1.4 Expressions and Statements
C++ distinguishes between expressions and statements. Very casually, we could say that every expression becomes a statement if a semicolon is appended. However, we would like to discuss this topic a bit more.
1.4.1 Expressions
Let us build this recursively from the bottom up. Any variable name (x, y, z, ...), constant, or literal is an expression. One or more expressions combined by an operator constitute an expression, e.g., x + y or x * y + z. In several languages, such as Pascal, the assignment is a statement. In C++, it is an expression, e.g., x= y + z. As a consequence, it can be used within another assignment: x2= x= y + z. Assignments are evaluated from right to left. Input and output operations such as
std::cout ≪ "x is " ≪ x ≪ "\n"
are also expressions.
A function call with expressions as arguments is an expression, e.g., abs(x) or abs(x * y + z). Therefore, function calls can be nested: pow(abs(x), y). Note that nesting would not be possible if function calls were statements.

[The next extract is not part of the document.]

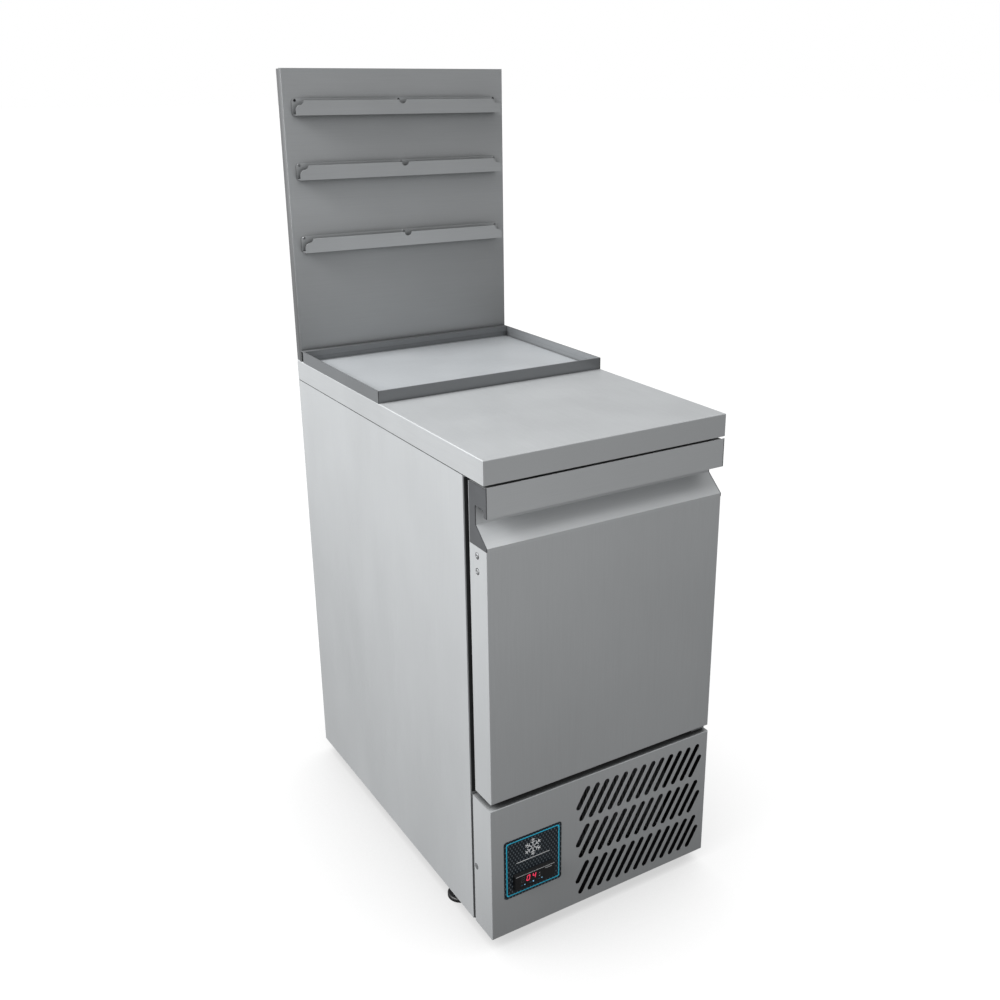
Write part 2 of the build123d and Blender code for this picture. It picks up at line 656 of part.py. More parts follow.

Since an assignment is an expression, it can be used as an argument of a function: abs(x= y). Or I/O operations such as those above, e.g.:
print(std::cout ≪ "x is " ≪ x ≪ "\n", "I am such a nerd !");
Needless to say, this is not particularly readable and it would cause more confusion than doing something useful. An expression surrounded by parentheses is an expression as well, e.g., (x + y). As this grouping by parentheses precedes all operators, we can change the order of evaluation to suit our needs: x * (y + z) computes the addition first.
1.4.2 Statements
Any of the expressions above followed by a semicolon is a statement, e.g.:
x= y + z; y= f(x + z) * 3.5;
A statement like
y + z;
is allowed despite having no effect (usually). During program execution, the sum of y and z is computed and then thrown away. Recent compilers optimize out such useless computations. However, it is not guaranteed that this statement can always be omitted. If y or z is an object of a user type, then the addition is also user defined and might change y or z or something else. This is obviously bad programming style (hidden side effect) but legitimate in C++.
A single semicolon is an empty statement, and we can thus put as many semicolons after an expression as we want. Some statements do not end with a semicolon, e.g., function definitions. If a semicolon is appended to such a statement, it is not an error but just an extra empty statement. Nonetheless, some compilers print a warning in pedantic mode. Any sequence of statements surrounded by curly braces is a statement—called a Compound Statement.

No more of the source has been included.